What you have to do:
Write out all entries word for word.

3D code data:
— BEGIN —

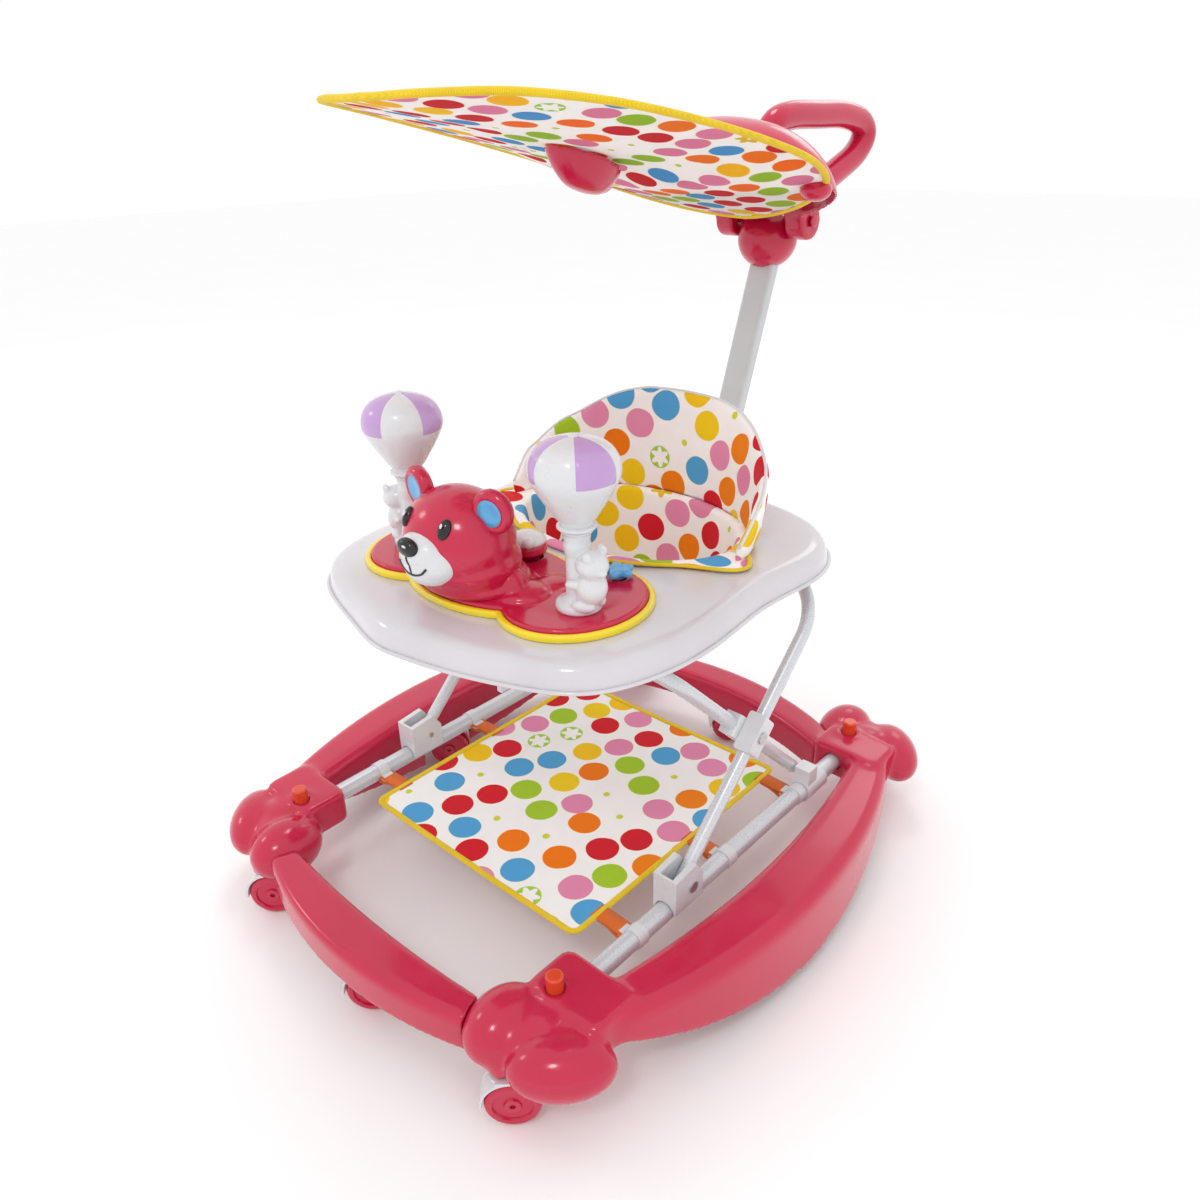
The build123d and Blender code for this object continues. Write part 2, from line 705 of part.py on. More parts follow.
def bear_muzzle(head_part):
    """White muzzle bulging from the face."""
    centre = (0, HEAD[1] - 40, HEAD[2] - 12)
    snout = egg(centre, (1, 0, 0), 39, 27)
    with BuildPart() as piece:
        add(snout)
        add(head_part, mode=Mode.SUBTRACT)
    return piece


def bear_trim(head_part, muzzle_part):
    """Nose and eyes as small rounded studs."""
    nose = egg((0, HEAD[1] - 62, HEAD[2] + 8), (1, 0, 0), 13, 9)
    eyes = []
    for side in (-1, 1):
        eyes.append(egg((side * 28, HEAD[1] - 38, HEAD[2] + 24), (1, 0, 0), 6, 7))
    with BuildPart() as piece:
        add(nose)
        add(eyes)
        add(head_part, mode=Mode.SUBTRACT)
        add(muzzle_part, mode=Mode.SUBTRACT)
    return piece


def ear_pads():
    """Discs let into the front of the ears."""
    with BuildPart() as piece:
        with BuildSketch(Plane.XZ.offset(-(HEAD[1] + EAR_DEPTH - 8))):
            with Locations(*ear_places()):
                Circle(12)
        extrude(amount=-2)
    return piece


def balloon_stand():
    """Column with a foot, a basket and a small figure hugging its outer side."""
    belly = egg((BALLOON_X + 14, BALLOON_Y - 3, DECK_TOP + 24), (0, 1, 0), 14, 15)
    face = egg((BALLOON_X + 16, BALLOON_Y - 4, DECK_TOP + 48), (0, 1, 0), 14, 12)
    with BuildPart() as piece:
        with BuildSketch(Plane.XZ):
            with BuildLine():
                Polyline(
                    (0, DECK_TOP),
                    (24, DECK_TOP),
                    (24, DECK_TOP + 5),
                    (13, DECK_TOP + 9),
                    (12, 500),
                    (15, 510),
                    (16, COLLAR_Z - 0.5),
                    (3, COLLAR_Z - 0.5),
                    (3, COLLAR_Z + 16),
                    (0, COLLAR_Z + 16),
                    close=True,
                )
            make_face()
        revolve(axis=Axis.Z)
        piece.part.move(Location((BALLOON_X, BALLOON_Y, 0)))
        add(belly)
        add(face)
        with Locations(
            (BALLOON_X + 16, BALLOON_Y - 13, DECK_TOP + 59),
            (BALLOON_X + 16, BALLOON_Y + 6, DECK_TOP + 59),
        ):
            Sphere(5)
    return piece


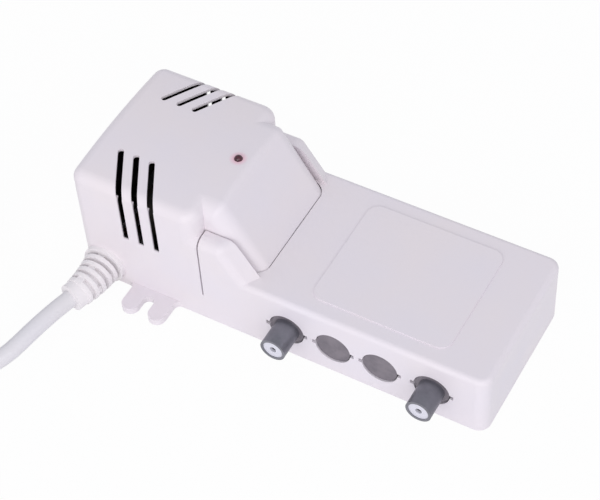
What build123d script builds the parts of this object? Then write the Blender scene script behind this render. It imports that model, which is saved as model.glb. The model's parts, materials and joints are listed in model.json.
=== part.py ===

— END —

Response:
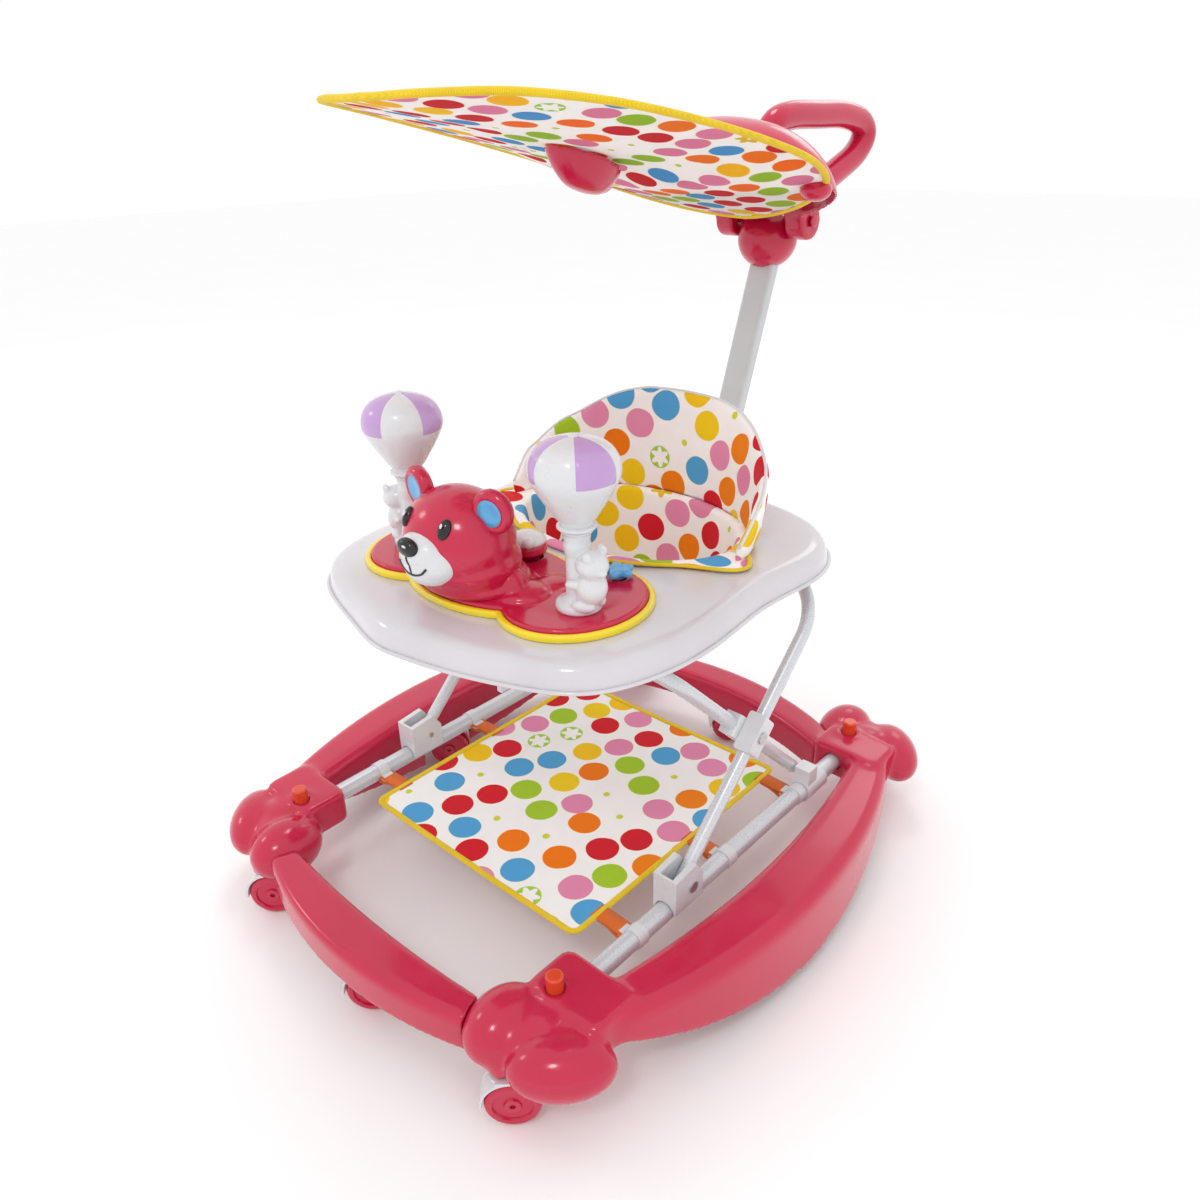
The build123d and Blender code for this object continues. Write part 2, from line 705 of part.py on. More parts follow.
def bear_muzzle(head_part):
    """White muzzle bulging from the face."""
    centre = (0, HEAD[1] - 40, HEAD[2] - 12)
    snout = egg(centre, (1, 0, 0), 39, 27)
    with BuildPart() as piece:
        add(snout)
        add(head_part, mode=Mode.SUBTRACT)
    return piece


def bear_trim(head_part, muzzle_part):
    """Nose and eyes as small rounded studs."""
    nose = egg((0, HEAD[1] - 62, HEAD[2] + 8), (1, 0, 0), 13, 9)
    eyes = []
    for side in (-1, 1):
        eyes.append(egg((side * 28, HEAD[1] - 38, HEAD[2] + 24), (1, 0, 0), 6, 7))
    with BuildPart() as piece:
        add(nose)
        add(eyes)
        add(head_part, mode=Mode.SUBTRACT)
        add(muzzle_part, mode=Mode.SUBTRACT)
    return piece


def ear_pads():
    """Discs let into the front of the ears."""
    with BuildPart() as piece:
        with BuildSketch(Plane.XZ.offset(-(HEAD[1] + EAR_DEPTH - 8))):
            with Locations(*ear_places()):
                Circle(12)
        extrude(amount=-2)
    return piece


def balloon_stand():
    """Column with a foot, a basket and a small figure hugging its outer side."""
    belly = egg((BALLOON_X + 14, BALLOON_Y - 3, DECK_TOP + 24), (0, 1, 0), 14, 15)
    face = egg((BALLOON_X + 16, BALLOON_Y - 4, DECK_TOP + 48), (0, 1, 0), 14, 12)
    with BuildPart() as piece:
        with BuildSketch(Plane.XZ):
            with BuildLine():
                Polyline(
                    (0, DECK_TOP),
                    (24, DECK_TOP),
                    (24, DECK_TOP + 5),
                    (13, DECK_TOP + 9),
                    (12, 500),
                    (15, 510),
                    (16, COLLAR_Z - 0.5),
                    (3, COLLAR_Z - 0.5),
                    (3, COLLAR_Z + 16),
                    (0, COLLAR_Z + 16),
                    close=True,
                )
            make_face()
        revolve(axis=Axis.Z)
        piece.part.move(Location((BALLOON_X, BALLOON_Y, 0)))
        add(belly)
        add(face)
        with Locations(
            (BALLOON_X + 16, BALLOON_Y - 13, DECK_TOP + 59),
            (BALLOON_X + 16, BALLOON_Y + 6, DECK_TOP + 59),
        ):
            Sphere(5)
    return piece


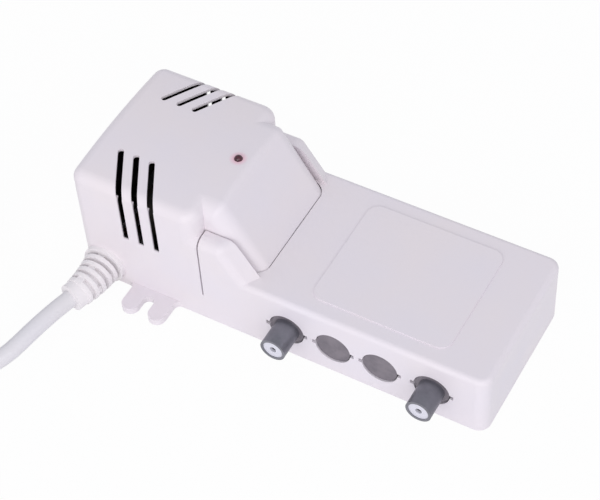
What build123d script builds the parts of this object? Then write the Blender scene script behind this render. It imports that model, which is saved as model.glb. The model's parts, materials and joints are listed in model.json.
=== part.py ===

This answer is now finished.